Pure Tension: Synthesis Design + Architecture’s Wild-Looking, Portable Volvo-Charging Pavilion
Posted in: Digital FabricationIt’s crazy, when you think about it: You park your car in a hot parking lot. Come back later and the car interior is absolutely baking, thanks to the sun’s passive energy. So you then spend fossil fuel energy cranking up the A/C to get the interior back down to a habitable temperature. It would make more mathematical sense, and be more ecologically sound, if we intelligently used the sun’s energy to cancel itself out, by powering the car and the A/C.

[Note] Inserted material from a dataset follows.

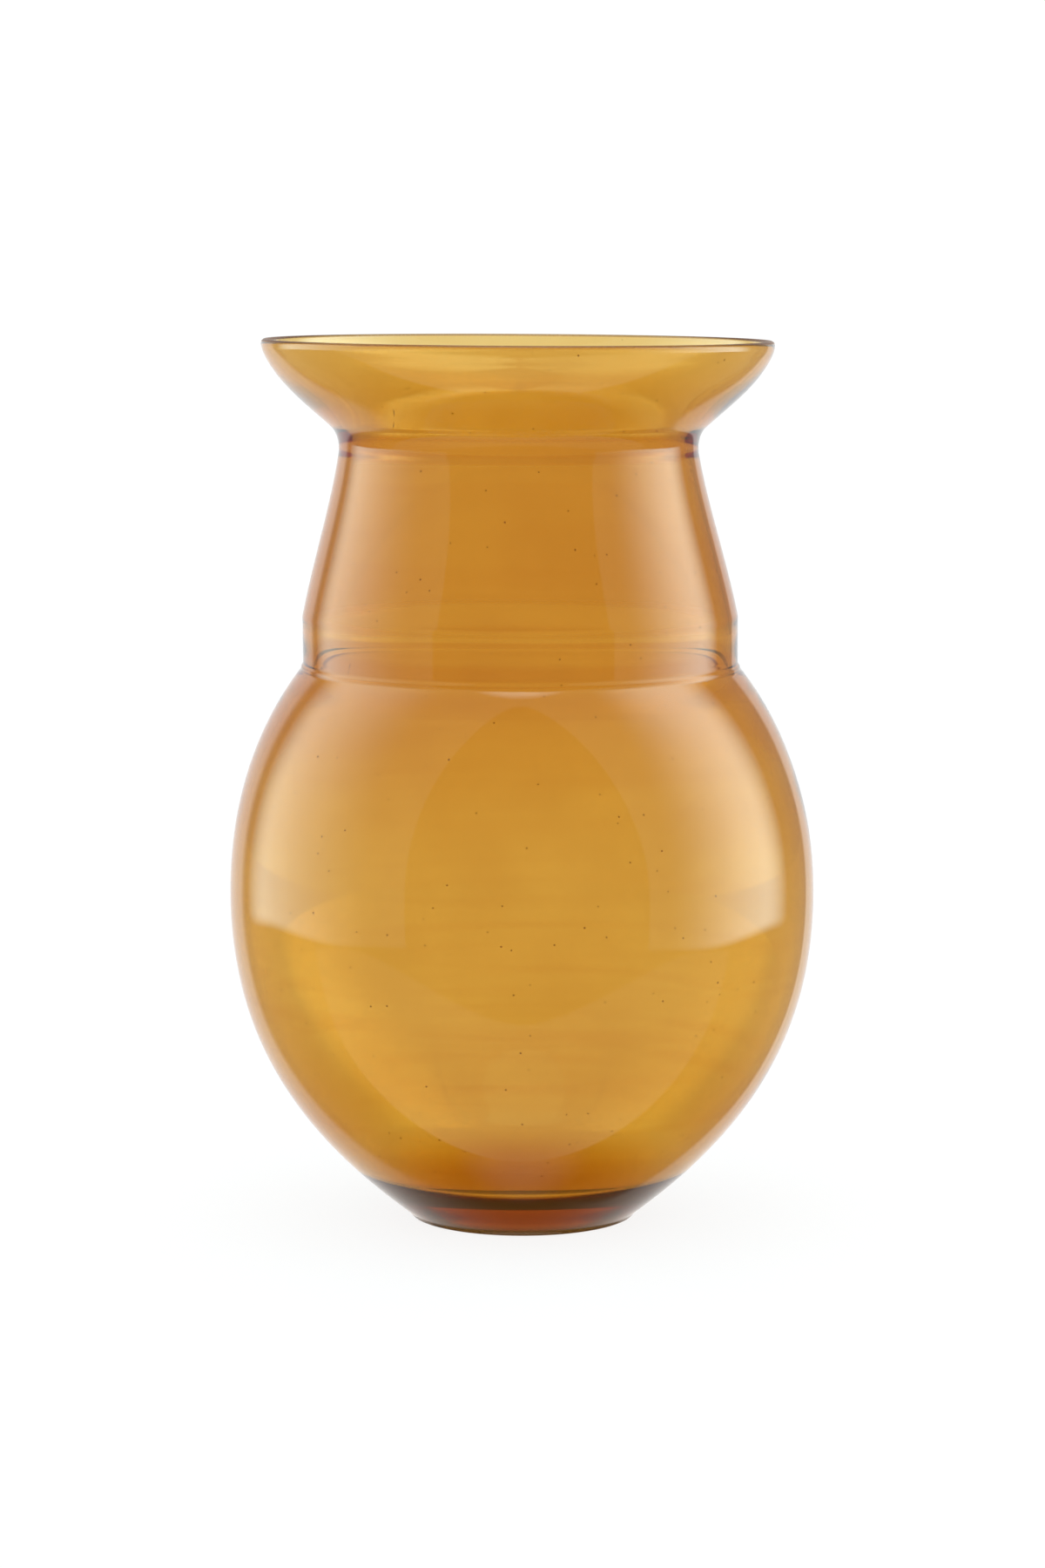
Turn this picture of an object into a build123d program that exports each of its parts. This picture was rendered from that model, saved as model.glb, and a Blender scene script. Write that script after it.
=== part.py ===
from build123d import *
from collections import namedtuple
import math
import os

# A mouth-blown glass vase: one body of glass, turned about Z. Millimetres, with the origin at the
# centre of the foot's underside and +Z up.

# A station is a place on the outside of the glass, with the outline's direction there (degrees from
# horizontal, walking up from the foot to the lip) and the thickness of the glass square to it.
Station = namedtuple("Station", "radius z angle wall")

# Driving dimensions
height = 230.0
foot_flat_radius = 29.0  # the flat that rests on the table
floor_thickness = 3.2  # at the middle
lip_radius = 66.4
lip_thickness = 2.2
band_bottom_height = 146.7
waist_height = 147.0  # behind the crease the inside is only a gentle waist

heel = Station(30.3, 1.3, 37, 0)  # the rounded edge of the foot runs out into the bowl
haunch = Station(67.8, 44.5, 65, 2.4)
belly = Station(76.5, 86.0, 90, 2.4)  # the widest part of the bowl
shoulder = Station(72.1, 116.0, 107, 2.8)
brow = Station(62.5, 137.6, 120, 3.3)
crease = Station(57.2, 145.0, 128, 3.7)  # the tooled line between bowl and neck
band_top = Station(56.7, 158.6, 101, 3.3)
throat = Station(47.0, 199.7, 100, 3.2)
neck = Station(46.7, 202.0, 90, 3.6)  # the narrowest part of the neck
root = Station(48.8, 207.7, 42, 2.8)  # where the collar leaves the neck
collar = Station(65.4, 225.5, 63, 2.2)
lip = Station(lip_radius, height - lip_thickness / 2, 90, lip_thickness)

# On the inside itself: the floor is a shallow dish that turns up into the bowl
dish = Station(23.8, 6.2, 20, 0)
sump = Station(44.5, 16.2, 47.6, 0)


def outside(station):
    return (station.radius, station.z)


def inside(station):
    """The point on the inside that lies square behind a station."""
    turn = math.radians(station.angle)
    return (
        station.radius - station.wall * math.sin(turn),
        station.z + station.wall * math.cos(turn),
    )


def bend(start, start_angle, end, end_angle):
    """A smooth stretch of outline, as near a round arc as its two ends and their directions allow."""
    half_turn = math.radians(end_angle - start_angle) / 2
    pull = math.dist(start, end) / (3 * math.cos(half_turn / 2) ** 2)
    leaving = math.radians(start_angle)
    arriving = math.radians(end_angle)
    first = (start[0] + pull * math.cos(leaving), start[1] + pull * math.sin(leaving))
    second = (end[0] - pull * math.cos(arriving), end[1] - pull * math.sin(arriving))
    return Bezier(start, first, second, end)


def bends_outside(*stations):
    """The outside of the glass from the first station up to the last."""
    for low, high in zip(stations, stations[1:]):
        bend(outside(low), low.angle, outside(high), high.angle)


def bends_inside(*stations):
    """The inside of the glass from the first station down to the last."""
    for high, low in zip(stations, stations[1:]):
        bend(inside(high), high.angle - 180, inside(low), low.angle - 180)


foot = (foot_flat_radius, 0)
band_bottom = (band_top.radius, band_bottom_height)
waist = (crease.radius - crease.wall, waist_height)
floor = (0, floor_thickness)
lip_crown = (lip_radius - lip_thickness / 2, height)

with BuildPart() as glass_vessel:
    with BuildSketch(Plane.XZ):
        with BuildLine():
            Line((0, 0), foot)
            bend(foot, 0, outside(heel), heel.angle)
            bends_outside(heel, haunch, belly, shoulder, crease)
            bend(outside(crease), 60, band_bottom, 90)
            Line(band_bottom, outside(band_top))
            bends_outside(band_top, throat, neck, root, collar, lip)
            ThreePointArc(outside(lip), lip_crown, inside(lip))
            bends_inside(lip, collar, root, neck, throat, band_top)
            bend(inside(band_top), band_top.angle - 180, waist, -90)
            bend(waist, -90, inside(brow), brow.angle - 180)
            bends_inside(brow, shoulder, belly, haunch, sump, dish)
            bend(inside(dish), dish.angle - 180, floor, -180)
            Line(floor, (0, 0))
        make_face()
    revolve(axis=Axis.Z)

glass_vessel.part.label = "glass_vessel"

os.makedirs("parts", exist_ok=True)
export_step(glass_vessel.part, "parts/glass_vessel.step")
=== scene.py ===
import math
from collections import namedtuple

import bpy
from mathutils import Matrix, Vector, noise


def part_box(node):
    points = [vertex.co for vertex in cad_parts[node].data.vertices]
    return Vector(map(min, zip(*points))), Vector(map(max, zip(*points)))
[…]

That may be a long way off, but we’re getting closer to that ideal, as evidenced by Synthesis Design + Architecture’s Pure Tension, a collapsible pavilion designed to showcase Volvo’s V60 Hybrid Electric Diesel. SDA’s design was the winner of a Volvo design competition to create a pavilion to merely showcase the car at traveling events, but principal Alvin Huang and his team took things further: The crazily flowing shape of the Pure Tension is covered in fabric-embedded photovoltaic panels that absorb energy, from either the sun or artificial lighting indoors, which can then be transmitted to the car. In other words, it’s like a huge sunshade that you can plug the car into.
It also fits handily into the trunk when broken down. Yes, you still need a crew to assemble the thing, but this isn’t intended to be a practical, ready-to-buy solution; it’s a pure exploration of what’s possible using current technology and fabrication techniques. It also handily incorporates the “dynamic mesh relaxation” process—”a real-time digital form-finding process that utilizes computation to simulate physical forces in materials to discover form/force equilibrium” that SDA has been independently researching. It’s something like “tensegrity” on steroids, or what Buckminster Fuller could have done had he had access to CAD.